Bradshaw's career was just getting started. While they won their first two Super Bowls primarily with defense and behind the a powerful running game featuring Franco Harris and Rocky Bleier. That changed in 1978, with Bradshaw embarking on one of the best runs in NFL history for a quarterback. After pacing the NFL in touchdown passes and winning the league's MVP award (the last Steelers to win the award) in '78, Bradshaw earend Super Bowl MVP honors after setting a then-Super Bowl record for passing yards (318, Bradshaw's first-ever 300-yard passing game in the NFL) and touchdown passes (four) in the Steelers' victory over the Cowboys.
For an encore, Bradshaw threw for 3,724 yards, a team single season passing record that wouldn't be broken until Roethlisberger threw for over 4,300 yards in 2009. But one team record Bradshaw still holds that Big Ben is still chasing is Brad's four Super Bowl titles, the final victory earning Bradshaw game MVP honors by throwing for 309 yards and two touchdown passes.
2: Franco Harris (13th overall pick, 1972):
"We didn't win anything before Franco, and we didn't win anything after Franco."
Joe Greene's quote about Franco Harris helps sum up his importance on those 1970s teams.

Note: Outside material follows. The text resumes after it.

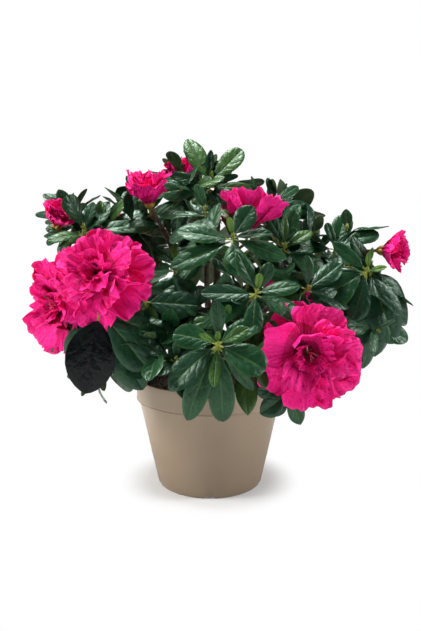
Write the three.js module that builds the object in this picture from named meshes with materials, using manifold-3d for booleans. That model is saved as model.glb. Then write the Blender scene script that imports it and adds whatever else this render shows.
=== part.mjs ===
// A potted azalea: a tapered pot with a banded rim, its compost, a short forked trunk, the boughs,
// the masses of foliage and the blooms. Millimetres, +Z up, origin under the middle of the pot.
// Places in the crown are given by turn (degrees about the pot's axis, 0 at +X, 270 at the front),
// reach (distance from that axis) and height above the ground.
import * as THREE from 'three';
import { mergeVertices } from 'three/addons/utils/BufferGeometryUtils.js';
import Module from 'manifold-3d';

const wasm = await Module();
wasm.setup();

const clearance = 0.4; // gap kept between neighbouring pieces
const goldenAngle = Math.PI * (3 - Math.sqrt(5));

const pot = {
  height: 98, rimRadius: 66.4, baseRadius: 46.8, wall: 2.2, floor: 5, sides: 30,
  bandHeight: 20, bandDraft: 1.4, bandStep: 1.8, footWidth: 7, recess: 2.2, bossRadius: 13,
  notches: 5, notchWidth: 9, drainRadius: 2, drainReach: 27,
};
const compost = { top: 89, edge: 87, hollow: 84.5, flatRadius: 22 };
const trunk = { height: 34, baseRadius: 10, radius: 6.4, tipRadius: 5.2, lean: 7, leanTurn: 300, sides: 8 };

// Each bough leaves the trunk at a share of its height and runs to the middle of what it carries,
// raised there by lift. bow is its rise over the straight line, as a share of its span.
const boughs = {
  bough_top: { to: 'foliage_top', from: 0.99, radius: 4.2, bow: 0.05, lift: -6 },
  bough_top_left: { to: 'bud_top_left', from: 0.95, radius: 3.4, bow: 0.02, lift: -14 },
  bough_left: { to: 'foliage_left_top', from: 0.86, radius: 4, bow: 0.07, lift: -4 },
  bough_left_front: { to: 'foliage_left_low', from: 0.72, radius: 3.8, bow: 0.07, lift: 6 },
  bough_front: { to: 'foliage_front', from: 0.7, radius: 3.4, bow: 0.07, lift: 8 },
  bough_right_front: { to: 'foliage_right_front', from: 0.82, radius: 3.8, bow: 0.07, lift: 4 },
  bough_right: { to: 'foliage_right_end', from: 0.9, radius: 4, bow: -0.02, lift: 30 },
  bough_right_top: { to: 'foliage_right_shoulder', from: 0.97, radius: 3.6, bow: 0.06, lift: 0 },
  bough_right_back: { to: 'foliage_right_back', from: 0.8, radius: 3.8, bow: 0.07, lift: 0 },
  bough_back: { to: 'foliage_back', from: 0.88, radius: 3.8, bow: 0.07, lift: 0 },
  bough_left_back: { to: 'foliage_left_back', from: 0.76, radius: 3.8, bow: 0.07, lift: 0 },
};

// Blooms: an open one is as wide as its size, and a bud is as long. face is the way it opens.
const blooms = {
  bloom_left: { turn: 229, reach: 124, height: 194, size: 80, face: [-0.35, -0.85, 0.5] },
  bloom_left_low: { turn: 211, reach: 141, height: 171, size: 70, face: [-0.7, -0.75, -0.2] },
  bloom_right: { turn: 307, reach: 124, height: 136, size: 78, face: [0.22, -0.95, 0.12] },
  bloom_middle: { turn: 309, reach: 50, height: 246, size: 54, face: [0.22, 0.15, 1] },
  bloom_left_back: { turn: 128, reach: 124, height: 208, size: 74, face: [-0.5, 0.75, 0.4] },
  bloom_right_back: { turn: 48, reach: 134, height: 172, size: 70, face: [0.55, 0.8, 0.15] },
  bud_top_left: { turn: 205, reach: 56, height: 261, size: 37, face: [-0.12, -0.25, 1] },
  bud_top_back: { turn: 120, reach: 42, height: 271, size: 30, face: [-0.25, 0.3, 1] },
  bud_left: { turn: 190, reach: 121, height: 240, size: 24, face: [-0.6, -0.5, 0.7] },
  bud_right: { turn: 355, reach: 155, height: 205, size: 36, face: [1, -0.15, 0.25] },
  bud_back: { turn: 80, reach: 98, height: 240, size: 34, face: [0.1, 0.7, 0.8] },
};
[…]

The Steelers had zero playoff appearances in their first 39 years of existence, but that was all about to change in 1972. While John Henry Johnson was a quality running back for Pittsburgh in the early 1960s, the Steelers had never possessed a dominant running back. Before the dawn of the passing attack, a domiant running game was what defined great teams. The Packers had Jim Taylor anchoring their vaunted rushing attack in the 1960s, and the Browns rode Jim Brown to the NFL title in 1964. The Steelers never had that elite runner, until the rookie from Penn State came to the Steel City in the 1972 Draft.
Franco took Pittsburgh and the NFL by storm in 1972, earning Rookie of the Year honors as he rushed for 1,055 starts (in only 10 starts) and 10 touchdowns while earning the first of nine consecutive Pro Bowl selections. Franco won the admiration of seemingly every Pittsburgher that year while also earning a fan in famous singer Frank Sinatra, who was inducted into Franco's fan-created club, "Franco's Italian Army".
The celebrated rookie did it all that season which included being apart of the most iconic play in pro football history. Pittsburgh trailed the Raiders late in their first-ever playoff game, but Harris saved the way by catching a deflected pass on fourth and 10 and racing into the end zone to give the Steelers a shocking victory over Oakland. The play, infamously called the "Immaculate Reception", forever etched Franco Harris' name into Pittsburgh lore. But Harris, and the Steelers, were just getting started.
Behind Harris, his offensive line-anchored by Mike Webster, Gerry Mullins and Sam Davis-and a devastating defense, the Steelers won their first-ever Super Bowl two years later. Franco set a then-Super Bowl record with his 34-carry, 158-yard effort in Super Bowl IX that won him the game's MVP award. Franco continued his assault on opposing defenses for the rest of the decade and helping the Steelers win three more Super Bowls. Harris, who always performed big in big games, is still the Super Bowl career rushing leader with 354 yards that included the game-clinching touchdown in Super Bowl XIV, his final Super Bowl carry.
1: Joe Greene (fourth overall pick, 1969)
Joe Greene is the greatest Steelers draft pick for several reasons, but mainly because he is the player that started it all. Along with first year head coach Chuck Noll, late round pick L.C. Greenwood and a few veterans that included Andy Russell, Greene transformed the culture of the franchise from one that expected to lose to one that would do whatever it took to win.
While the Steelers offense continued to be woeful heading into the 70's, Greene spearheaded a defense that was beginning to make a name for itself after drafting Mel Blount in 1970 and Dwight White in 1971. Greene's leadership, desire to win and sheer greatness at defensive tackle helped the Steelers go from 1-13 in 1969 to 4-10 in 1970 to 6-8 in 1971. With an improving Terry Bradshaw and the addition of Franco Harris in '72, Greene was finally on a team poised for greatness. The Steeelers won their first-ever division title in '72, and were Super Bowl champions for the first time two years later. Greene was the height of his powers at that time, earning the second of his two Defensive Player of the Year awards while recovering a fumble and interception a pass in Super Bowl IX. Greene was the heart of the Steel Curtain Defense, which was completed with the addition of Ernie Holmes in 1972.
In all, Greene earned 11 consecutive Pro Bowl selections, was an All-Pro five times and in 2014 had his No.75 retired by the Steelers. But the number Greene surely is more proud of is four: the number times his Steelers were world champions. Greene's greatness literally can't be measured in stats, as the NFL didn't record individual sack tallies until after Greene's career ended. Greene's greatness is measured by the tradition he helped start in 1969 and that has carried on into Thursday night's NFL Draft, where hopefully another great career will begin.